France has pledged $1.4 billion to United Nations-backed efforts to combat HIV, in a move hailed by the world body’s agency coordinating the global AIDS response.
French President Nicolas Sarkozy announced yesterday that his nation will provide the funds to the Global Fund to Fight AIDS, Tuberculosis and Malaria at a General Assembly meeting in New York on progress made in realizing the Millennium Development Goals (MDGs).
Halting and beginning to reverse the spread of HIV and AIDS by 2015, as well as achieving universal access to treatment for the disease, are among the eight MDGs.
“At a time of difficult fiscal space, France has put the interests of people living with HIV first,” said Michel Sidibé, Executive Director of the Joint UN Programme on HIV/AIDS (UNAIDS), urging all other countries to follow France’s lead.
During a meeting with the UNAIDS chief yesterday, Mr.
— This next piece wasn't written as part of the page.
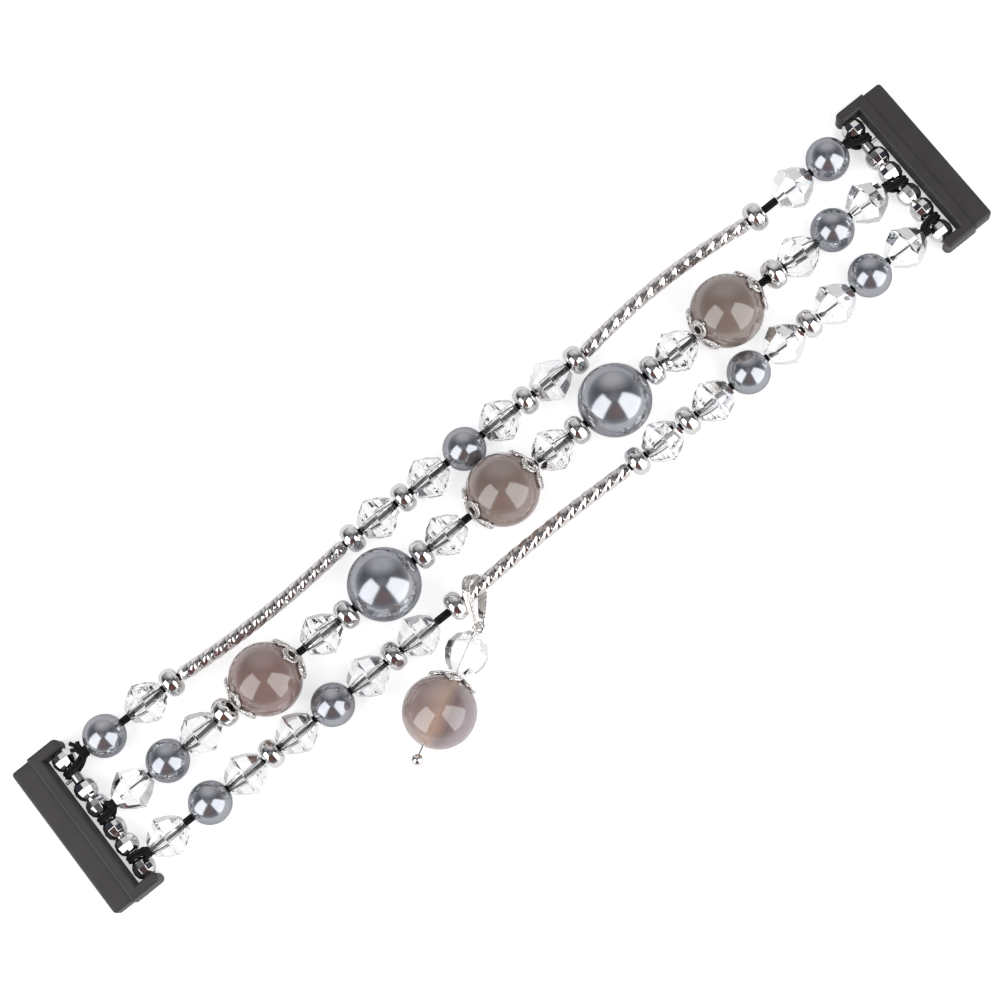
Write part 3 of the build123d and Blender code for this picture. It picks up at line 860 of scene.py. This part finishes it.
# The curved tubes: thin silver-plated tube, bent a little and twisted, with rows of small flats
# cut across it by a diamond tool. They are threaded on the elastic between spacers.
cut_silver = shaded("cut_silver", {"Metallic": 1.0})
cut_marks = clouds(cut_silver, 0.5)
colour_by(cut_silver, cut_marks, ((0.3, (0.76, 0.73, 0.71)), (0.7, (0.88, 0.86, 0.84))))
roughen_by(cut_silver, cut_marks, 0.04, 0.12)
tube_skin = shaded("tube_skin", {"Metallic": 1.0})
skin_marks = clouds(tube_skin, 0.2)
colour_by(tube_skin, skin_marks, ((0.3, (0.74, 0.73, 0.72)), (0.7, (0.95, 0.94, 0.93))))
roughen_by(tube_skin, skin_marks, 0.28, 0.5)
bump_by(tube_skin, skin_marks, 0.012 * mm)

tube_radius = 1.04 * mm
tube_bore = 0.62 * mm
cut_pitch = 2.05 * mm
cut_reach = 0.95 * mm
cut_depth = 0.15 * mm
cut_slant = 0.55 / mm
cuts_around = 7
cut_turn = 0.1
tube_sides = 84
tube_step = 0.09 * mm
tube_end_reach = 0.8 * mm
tube_end_share = 0.86
tube_nudge = 0.1 * mm
tube_end_gap = 0.01 * mm
tube_crease = radians(14)


def cut_radius(along, angle):
    """How far the skin is from the tube's middle, where oval flats are cut into it at a slant."""
    radius = tube_radius
    for stagger in (0, 1):
        centre = (round(along / cut_pitch - stagger / 2) + stagger / 2) * cut_pitch
        offset = along - centre
        turn = angle - cut_turn + offset * cut_slant - pi * stagger / cuts_around
        turn -= round(turn * cuts_around / (2 * pi)) * 2 * pi / cuts_around
        depth = cut_depth * (1 - (offset / cut_reach) ** 2)
        if depth > 0:
            radius = min(radius, (tube_radius - depth) / cos(turn))
    return radius


for tube in tube_bows:
    row = tube.split("_")[0]
    low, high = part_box(tube)
    work = bmesh.new()
    rings = []
    plain = set()
    steps = round((high.x - low.x) / tube_step)
    for step in range(steps + 1):
        x = low.x + (high.x - low.x) * step / steps
        inside = min(max(x, low.x + tube_nudge), high.x - tube_nudge)
        ahead = row_point(row, min(inside + tube_nudge, high.x - tube_end_gap))
        behind = row_point(row, max(inside - tube_nudge, low.x + tube_end_gap))
        place = aimed(row_point(row, x), ahead - behind)
        ring = []
        end_share = min((x - low.x) / tube_end_reach, (high.x - x) / tube_end_reach, 1.0)
        slimness = tube_end_share + (1 - tube_end_share) * max(end_share, 0.0)
        for side in range(tube_sides):
            angle = 2 * pi * side / tube_sides
            radius = cut_radius(x - low.x, angle)
            out = Vector((cos(angle), sin(angle), 0)) * radius * slimness
            ring.append(work.verts.new(place @ out))
            if radius == tube_radius:
                plain.add(ring[-1])
        rings.append(ring)
        if step in (0, steps):
            bore = [place @ (Vector((x, y, 0)) * tube_bore) for x, y in circle(tube_sides)]
            rings.insert(len(rings) if step else 0, [work.verts.new(corner) for corner in bore])
    bridge_rings(work, rings)
    for face in work.faces:
        if plain.issuperset(face.verts):
            face.material_index = 1
    piece = new_piece(f"{tube}_diamond_cut", work, cut_silver, tube_crease, tube_skin)
    stands_for(piece, tube)


# The agates: 10 mm balls of taupe agate, ground and polished to a glassy shine and drilled.
# Faint layers run through the stone, and light goes a little way into it.
def fade_across(material, centre, direction, reach, wander):
    """A value from 0 to 1 across a stone, along a direction, that wanders a little with noise."""
    nodes, links = material.node_tree.nodes, material.node_tree.links
    place = nodes.new("ShaderNodeTexCoord")
    across = nodes.new("ShaderNodeVectorMath")
    across.operation = "DOT_PRODUCT"
    across.inputs[1].default_value = direction
    links.new(place.outputs["Object"], across.inputs[0])
    spread = nodes.new("ShaderNodeMapRange")
    middle = centre.dot(direction)
    spread.inputs["From Min"].default_value = middle - reach
    spread.inputs["From Max"].default_value = middle + reach
    links.new(across.outputs["Value"], spread.inputs["Value"])
    blend = nodes.new("ShaderNodeMix")
    blend.inputs["Factor"].default_value = wander
    links.new(spread.outputs["Result"], blend.inputs["A"])
    links.new(clouds(material, 4.0, detail=4.0), blend.inputs["B"])
    return blend.outputs["Result"]


polished_agate = {
    "IOR": 1.55,
    "Coat Weight": 1.0,
    "Coat IOR": 1.75,
    "Coat Roughness": 0.02,
    "Subsurface Weight": 0.3,
    "Subsurface Radius": (1.4, 1.0, 0.8),
    "Subsurface Scale": 1.0 * mm,
    "Roughness": 0.2,
}
agate_stone = shaded("agate_stone", polished_agate)
band_reach = 70 * mm
colour_by(
    agate_stone,
    fade_across(agate_stone, Vector(), Vector((1, 0, 0)), band_reach, 0.45),
    (
        (0.26, (0.285, 0.178, 0.162)),
        (0.42, (0.265, 0.180, 0.160)),
        (0.56, (0.262, 0.195, 0.165)),
        (0.76, (0.240, 0.188, 0.160)),
    ),
)
pin_hole_radius = 0.4 * mm
drop_centre = sum(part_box("pendant_agate"), Vector()) / 2
crystal_centre = sum(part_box("pendant_crystal"), Vector()) / 2
drop_direction = (drop_centre - crystal_centre).normalized()
drop_place = aimed(drop_centre, drop_direction)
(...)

Sarkozy praised the agency’s approach to place the response to the pandemic as part of the broader health and development agenda.
More than 7,400 people are infected and 5,500 die from AIDS-related illnesses every day, and HIV remains the leading cause of death among reproductive-age women worldwide, according to the UN.
There are also nearly 10 million people living with HIV who urgently need treatment today.
UNAIDS data shows that new infections have declined by more than 25 per cent in the 22 countries most affected by the disease in sub-Saharan Africa, home to two-thirds of all people living with HIV.
“AIDS is a smart investment that is producing results for people holistically,” Mr. Sidibé said, stressing that “this is a time for scaling up, not scaling down.”